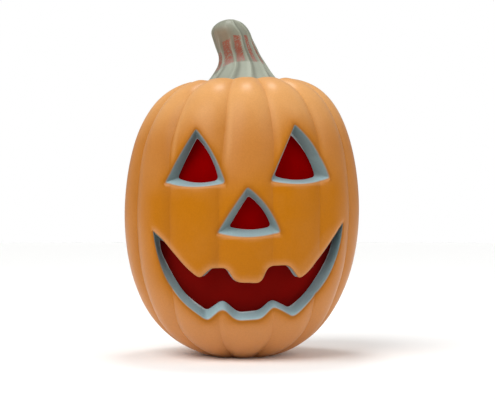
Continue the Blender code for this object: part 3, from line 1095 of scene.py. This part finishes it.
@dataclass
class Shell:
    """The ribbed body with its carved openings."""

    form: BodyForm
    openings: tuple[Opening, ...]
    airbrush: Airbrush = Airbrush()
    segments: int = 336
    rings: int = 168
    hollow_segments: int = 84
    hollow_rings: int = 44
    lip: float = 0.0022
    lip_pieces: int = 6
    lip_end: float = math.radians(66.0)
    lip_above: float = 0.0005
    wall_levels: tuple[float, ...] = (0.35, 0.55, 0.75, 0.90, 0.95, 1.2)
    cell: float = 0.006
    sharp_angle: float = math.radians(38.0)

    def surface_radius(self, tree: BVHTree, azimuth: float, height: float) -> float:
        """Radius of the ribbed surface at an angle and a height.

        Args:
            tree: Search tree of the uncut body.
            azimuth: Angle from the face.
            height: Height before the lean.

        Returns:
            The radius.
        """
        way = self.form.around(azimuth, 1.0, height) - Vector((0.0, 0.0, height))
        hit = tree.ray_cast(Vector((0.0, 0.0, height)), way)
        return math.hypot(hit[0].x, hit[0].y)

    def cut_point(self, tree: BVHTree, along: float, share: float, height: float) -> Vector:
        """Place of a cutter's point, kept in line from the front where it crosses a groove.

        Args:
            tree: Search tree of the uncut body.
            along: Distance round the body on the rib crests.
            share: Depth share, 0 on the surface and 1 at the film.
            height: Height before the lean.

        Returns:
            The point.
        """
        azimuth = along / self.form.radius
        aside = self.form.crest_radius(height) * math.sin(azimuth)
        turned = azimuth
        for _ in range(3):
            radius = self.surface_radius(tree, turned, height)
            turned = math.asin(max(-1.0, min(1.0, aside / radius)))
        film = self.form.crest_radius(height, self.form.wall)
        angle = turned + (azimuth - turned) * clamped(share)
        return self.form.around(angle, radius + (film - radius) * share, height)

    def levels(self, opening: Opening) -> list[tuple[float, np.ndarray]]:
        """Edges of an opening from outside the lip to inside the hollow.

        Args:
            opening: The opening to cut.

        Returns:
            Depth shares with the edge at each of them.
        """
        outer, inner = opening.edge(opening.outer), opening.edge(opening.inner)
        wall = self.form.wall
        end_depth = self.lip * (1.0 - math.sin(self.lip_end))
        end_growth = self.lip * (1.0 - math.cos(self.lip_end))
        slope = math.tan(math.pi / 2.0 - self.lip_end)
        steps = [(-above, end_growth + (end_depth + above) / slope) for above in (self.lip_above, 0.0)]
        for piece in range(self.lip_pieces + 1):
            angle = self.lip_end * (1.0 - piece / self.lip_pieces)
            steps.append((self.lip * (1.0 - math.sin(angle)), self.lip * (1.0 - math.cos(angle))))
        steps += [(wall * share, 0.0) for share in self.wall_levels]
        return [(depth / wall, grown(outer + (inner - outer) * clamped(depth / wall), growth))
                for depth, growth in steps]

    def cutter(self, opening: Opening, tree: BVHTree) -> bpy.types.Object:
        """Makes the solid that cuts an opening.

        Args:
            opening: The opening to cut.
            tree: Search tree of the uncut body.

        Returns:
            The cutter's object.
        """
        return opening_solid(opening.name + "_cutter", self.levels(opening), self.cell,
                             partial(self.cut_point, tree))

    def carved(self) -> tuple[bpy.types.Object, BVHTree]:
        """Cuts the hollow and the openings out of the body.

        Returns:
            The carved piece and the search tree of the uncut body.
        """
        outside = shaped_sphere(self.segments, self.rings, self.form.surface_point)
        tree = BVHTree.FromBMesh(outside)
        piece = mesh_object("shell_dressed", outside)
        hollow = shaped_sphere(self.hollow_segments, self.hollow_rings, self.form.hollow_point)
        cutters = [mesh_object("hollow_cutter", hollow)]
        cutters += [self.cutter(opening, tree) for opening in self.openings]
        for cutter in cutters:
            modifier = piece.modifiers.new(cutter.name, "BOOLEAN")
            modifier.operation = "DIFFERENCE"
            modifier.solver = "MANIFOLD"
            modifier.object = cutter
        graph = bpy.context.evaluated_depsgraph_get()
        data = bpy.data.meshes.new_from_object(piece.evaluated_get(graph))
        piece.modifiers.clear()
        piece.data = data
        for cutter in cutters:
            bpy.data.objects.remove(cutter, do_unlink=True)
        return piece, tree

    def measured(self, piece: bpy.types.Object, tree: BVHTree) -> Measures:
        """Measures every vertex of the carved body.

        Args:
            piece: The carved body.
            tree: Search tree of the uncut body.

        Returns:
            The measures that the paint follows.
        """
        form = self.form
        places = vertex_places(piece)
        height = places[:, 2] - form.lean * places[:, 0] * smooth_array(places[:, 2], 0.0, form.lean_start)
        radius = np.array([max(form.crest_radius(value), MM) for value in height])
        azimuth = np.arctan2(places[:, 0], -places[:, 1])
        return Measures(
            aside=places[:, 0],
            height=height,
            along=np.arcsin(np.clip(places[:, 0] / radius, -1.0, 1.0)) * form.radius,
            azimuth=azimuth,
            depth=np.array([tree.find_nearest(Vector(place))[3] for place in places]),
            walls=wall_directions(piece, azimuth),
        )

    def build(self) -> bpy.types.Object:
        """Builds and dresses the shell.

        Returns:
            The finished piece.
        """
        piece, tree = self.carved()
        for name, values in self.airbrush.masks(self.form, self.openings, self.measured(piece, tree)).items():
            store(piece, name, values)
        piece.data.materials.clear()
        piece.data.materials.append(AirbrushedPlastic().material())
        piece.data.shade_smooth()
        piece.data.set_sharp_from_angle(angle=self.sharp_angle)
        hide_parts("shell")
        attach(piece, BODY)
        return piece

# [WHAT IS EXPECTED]
Restate the data above word for word.

# [EXPECTED ANSWER]
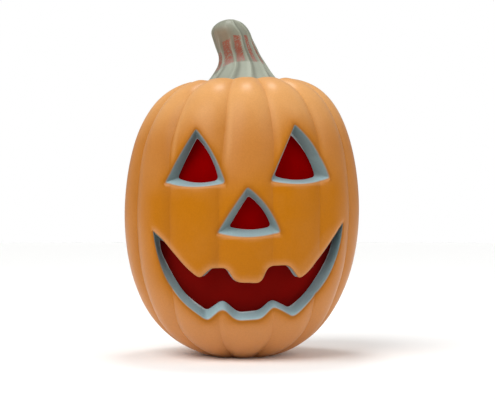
Continue the Blender code for this object: part 3, from line 1095 of scene.py. This part finishes it.
@dataclass
class Shell:
    """The ribbed body with its carved openings."""

    form: BodyForm
    openings: tuple[Opening, ...]
    airbrush: Airbrush = Airbrush()
    segments: int = 336
    rings: int = 168
    hollow_segments: int = 84
    hollow_rings: int = 44
    lip: float = 0.0022
    lip_pieces: int = 6
    lip_end: float = math.radians(66.0)
    lip_above: float = 0.0005
    wall_levels: tuple[float, ...] = (0.35, 0.55, 0.75, 0.90, 0.95, 1.2)
    cell: float = 0.006
    sharp_angle: float = math.radians(38.0)

    def surface_radius(self, tree: BVHTree, azimuth: float, height: float) -> float:
        """Radius of the ribbed surface at an angle and a height.

        Args:
            tree: Search tree of the uncut body.
            azimuth: Angle from the face.
            height: Height before the lean.

        Returns:
            The radius.
        """
        way = self.form.around(azimuth, 1.0, height) - Vector((0.0, 0.0, height))
        hit = tree.ray_cast(Vector((0.0, 0.0, height)), way)
        return math.hypot(hit[0].x, hit[0].y)

    def cut_point(self, tree: BVHTree, along: float, share: float, height: float) -> Vector:
        """Place of a cutter's point, kept in line from the front where it crosses a groove.

        Args:
            tree: Search tree of the uncut body.
            along: Distance round the body on the rib crests.
            share: Depth share, 0 on the surface and 1 at the film.
            height: Height before the lean.

        Returns:
            The point.
        """
        azimuth = along / self.form.radius
        aside = self.form.crest_radius(height) * math.sin(azimuth)
        turned = azimuth
        for _ in range(3):
            radius = self.surface_radius(tree, turned, height)
            turned = math.asin(max(-1.0, min(1.0, aside / radius)))
        film = self.form.crest_radius(height, self.form.wall)
        angle = turned + (azimuth - turned) * clamped(share)
        return self.form.around(angle, radius + (film - radius) * share, height)

    def levels(self, opening: Opening) -> list[tuple[float, np.ndarray]]:
        """Edges of an opening from outside the lip to inside the hollow.

        Args:
            opening: The opening to cut.

        Returns:
            Depth shares with the edge at each of them.
        """
        outer, inner = opening.edge(opening.outer), opening.edge(opening.inner)
        wall = self.form.wall
        end_depth = self.lip * (1.0 - math.sin(self.lip_end))
        end_growth = self.lip * (1.0 - math.cos(self.lip_end))
        slope = math.tan(math.pi / 2.0 - self.lip_end)
        steps = [(-above, end_growth + (end_depth + above) / slope) for above in (self.lip_above, 0.0)]
        for piece in range(self.lip_pieces + 1):
            angle = self.lip_end * (1.0 - piece / self.lip_pieces)
            steps.append((self.lip * (1.0 - math.sin(angle)), self.lip * (1.0 - math.cos(angle))))
        steps += [(wall * share, 0.0) for share in self.wall_levels]
        return [(depth / wall, grown(outer + (inner - outer) * clamped(depth / wall), growth))
                for depth, growth in steps]

    def cutter(self, opening: Opening, tree: BVHTree) -> bpy.types.Object:
        """Makes the solid that cuts an opening.

        Args:
            opening: The opening to cut.
            tree: Search tree of the uncut body.

        Returns:
            The cutter's object.
        """
        return opening_solid(opening.name + "_cutter", self.levels(opening), self.cell,
                             partial(self.cut_point, tree))

    def carved(self) -> tuple[bpy.types.Object, BVHTree]:
        """Cuts the hollow and the openings out of the body.

        Returns:
            The carved piece and the search tree of the uncut body.
        """
        outside = shaped_sphere(self.segments, self.rings, self.form.surface_point)
        tree = BVHTree.FromBMesh(outside)
        piece = mesh_object("shell_dressed", outside)
        hollow = shaped_sphere(self.hollow_segments, self.hollow_rings, self.form.hollow_point)
        cutters = [mesh_object("hollow_cutter", hollow)]
        cutters += [self.cutter(opening, tree) for opening in self.openings]
        for cutter in cutters:
            modifier = piece.modifiers.new(cutter.name, "BOOLEAN")
            modifier.operation = "DIFFERENCE"
            modifier.solver = "MANIFOLD"
            modifier.object = cutter
        graph = bpy.context.evaluated_depsgraph_get()
        data = bpy.data.meshes.new_from_object(piece.evaluated_get(graph))
        piece.modifiers.clear()
        piece.data = data
        for cutter in cutters:
            bpy.data.objects.remove(cutter, do_unlink=True)
        return piece, tree

    def measured(self, piece: bpy.types.Object, tree: BVHTree) -> Measures:
        """Measures every vertex of the carved body.

        Args:
            piece: The carved body.
            tree: Search tree of the uncut body.

        Returns:
            The measures that the paint follows.
        """
        form = self.form
        places = vertex_places(piece)
        height = places[:, 2] - form.lean * places[:, 0] * smooth_array(places[:, 2], 0.0, form.lean_start)
        radius = np.array([max(form.crest_radius(value), MM) for value in height])
        azimuth = np.arctan2(places[:, 0], -places[:, 1])
        return Measures(
            aside=places[:, 0],
            height=height,
            along=np.arcsin(np.clip(places[:, 0] / radius, -1.0, 1.0)) * form.radius,
            azimuth=azimuth,
            depth=np.array([tree.find_nearest(Vector(place))[3] for place in places]),
            walls=wall_directions(piece, azimuth),
        )

    def build(self) -> bpy.types.Object:
        """Builds and dresses the shell.

        Returns:
            The finished piece.
        """
        piece, tree = self.carved()
        for name, values in self.airbrush.masks(self.form, self.openings, self.measured(piece, tree)).items():
            store(piece, name, values)
        piece.data.materials.clear()
        piece.data.materials.append(AirbrushedPlastic().material())
        piece.data.shade_smooth()
        piece.data.set_sharp_from_angle(angle=self.sharp_angle)
        hide_parts("shell")
        attach(piece, BODY)
        return piece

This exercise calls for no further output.